Justice Ministry officials said Wednesday they will decide within months whether to indict the prime minister for allegedly accepting hundreds of thousands of dollars in bribes from a real-estate developer, who was charged with giving him the money.

"There are many issues that I am dealing with," Sharon told Yediot, referring, among other things, to an upcoming hearing at the world court in The Hague, Netherlands, on the legality of a security barrier Israel is building in the West Bank (search).

An Israeli court on Wednesday indicted real-estate developer David Appel (search) for allegedly paying $690,000 in bribes to Sharon.

A Dahaf Institute poll published in Yediot on Thursday found that 49 percent of Israelis believe the prime minister should resign or suspend himself from office. The poll questioned 504 people. The margin of error was 4.4 percent.

Opposition politicians urged Sharon to resign now, and a leadership struggle in the ruling Likud Party already was brewing.

Sharon's spokesman, Assaf Shariv, said the prime minister could not comment on the case because of the investigation.

"I can guarantee there will not be an indictment," he told The Associated Press.

Sharon is likely to fight a fierce battle to maintain his leadership.

"He will fight until the last bullet," Israel Radio political analyst Hanan Crystal said.

For Sharon to be charged, prosecutors must be convinced that a bribe was accepted with criminal intent. Justice Ministry officials said on condition of anonymity that they expected to complete an investigation within several months and then decide on an indictment.

The scandal is known as the "Greek Island Affair." Sharon's son, Gilad, allegedly received money from Appel, an activist in the senior Sharon's Likud Party, who was trying to promote a massive tourism project in Greece in 1999. Ariel Sharon was foreign minister at the time.

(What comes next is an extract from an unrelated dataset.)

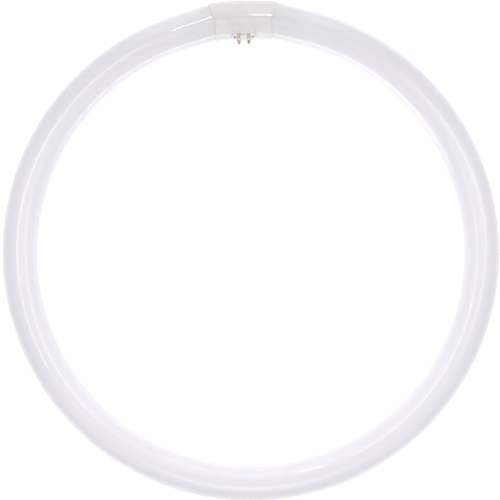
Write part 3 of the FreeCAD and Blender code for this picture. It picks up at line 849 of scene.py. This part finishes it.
def softbox(name, place, size, power, turn=0.0, towards=None, grid=OPEN, shape="RECTANGLE"):
    """An area light that faces down, turned about the vertical, or one that faces a point."""
    light = bpy.data.lights.new(name, "AREA")
    light.shape = shape
    light.size, light.size_y = size
    light.energy = power
    light.spread = math.radians(grid)
    lamp = bpy.data.objects.new(name, light)
    bpy.context.collection.objects.link(lamp)
    lamp.location = place
    lamp.rotation_euler = (0, 0, math.radians(turn))
    if towards:
        facing = Vector(towards) - Vector(place)
        lamp.rotation_euler = facing.to_track_quat("-Z", "Y").to_euler()
    lamp.visible_camera = False


LIGHTS = [
    ("strip_left_near", (-0.295, -0.045, HEIGHT), (0.20, 0.08), 0.16, dict(turn=110)),
    ("strip_left_far", (-0.21, 0.125, HEIGHT), (0.28, 0.08), 0.25, dict(turn=32)),
    ("strip_right_far", (0.37, 0.115, HEIGHT), (0.44, 0.16), 0.35, dict(turn=-15)),
    ("strip_right_near", (0.375, -0.05, HEIGHT), (0.33, 0.10), 0.17, dict(turn=21)),
    ("window_left", (-0.11, 0.47, HEIGHT), (0.11, 0.025), 0.21, dict(turn=69)),
    ("window_right", (0.035, 0.430, HEIGHT), (0.045, 0.11), 0.0038,
     dict(towards=(0.005, 0.194, 0), grid=30)),
    ("panel_back", (0.0, 1.2, 0.55), (1.2, 0.9), 2.7, dict(towards=(0, -0.19, 0))),
    ("panel_middle", (0.0, 0.05, 0.26), (0.60, 0.30), 0.26, dict(towards=(0, -0.85, -0.17))),
    ("panel_front", (0.0, -0.75, HEIGHT), (1.6, 0.8), 1.5, dict(towards=(0, -0.15, 0))),
    ("panel_low", (0.0, -0.50, 0.55), (0.6, 0.4), 0.058, dict(towards=(0, -0.22, 0), grid=36)),
    ("panel_high", (0.0, 0.0, 0.85), (0.6, 0.5), 0.034, dict(towards=(0, 0.22, 0), grid=36)),
    ("table_glow", (0.015, 0.065, -0.0150), (0.19, 0.11), 0.090,
     dict(towards=(0.015, 0.065, 1.0), shape="ELLIPSE")),
]
for name, place, size, power, aim in LIGHTS:
    softbox(name, place, size, power, **aim)
world = bpy.data.worlds.new("studio")
world.use_nodes = True
background = world.node_tree.nodes["Background"]
background.inputs["Color"].default_value = (1, 1, 1, 1)
background.inputs["Strength"].default_value = ROOM_LIGHT
bpy.context.scene.world = world
bpy.context.scene.view_settings.view_transform = "Standard"
print(f"{len(LIGHTS)} lights, room light {ROOM_LIGHT}")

Appel is accused of giving Ariel Sharon money to promote the Greek Island project, and to help rezone urban land near Tel Aviv before and during his term as prime minister.

Ariel Sharon was allegedly asked to use his influence to push forward both projects, although neither came to fruition.

The indictment alleges that Appel sent a total of $690,000 to Sharon's family ranch in the Negev desert and that Appel promised to support Ariel Sharon in party primary elections.

The indictment also charged Appel with giving a bribe to Vice Premier Ehud Olmert to promote the Greek project when Olmert was mayor of Jerusalem in the late 1990s.

The indictment said Gilad Sharon, while hired as a consultant in the Greek project, served as a middleman in accepting the bribes.

Appel's lawyer, Moshe Israel, denied the charges.

"There is no doubt he is innocent," he said.

The indictment further complicated Ariel Sharon's legal problems. He also is being investigated for alleged involvement in illegal campaign financing.

If Ariel Sharon is charged, he would be forced to leave office while the case is pending. But the prime minister also could face pressure from the public and within his own party to step down before that.

Several Israeli ministers have been forced out of office in recent years due to legal run-ins. However, lengthy investigations against former prime ministers, Benjamin Netanyahu and Ehud Barak, did not result in indictments.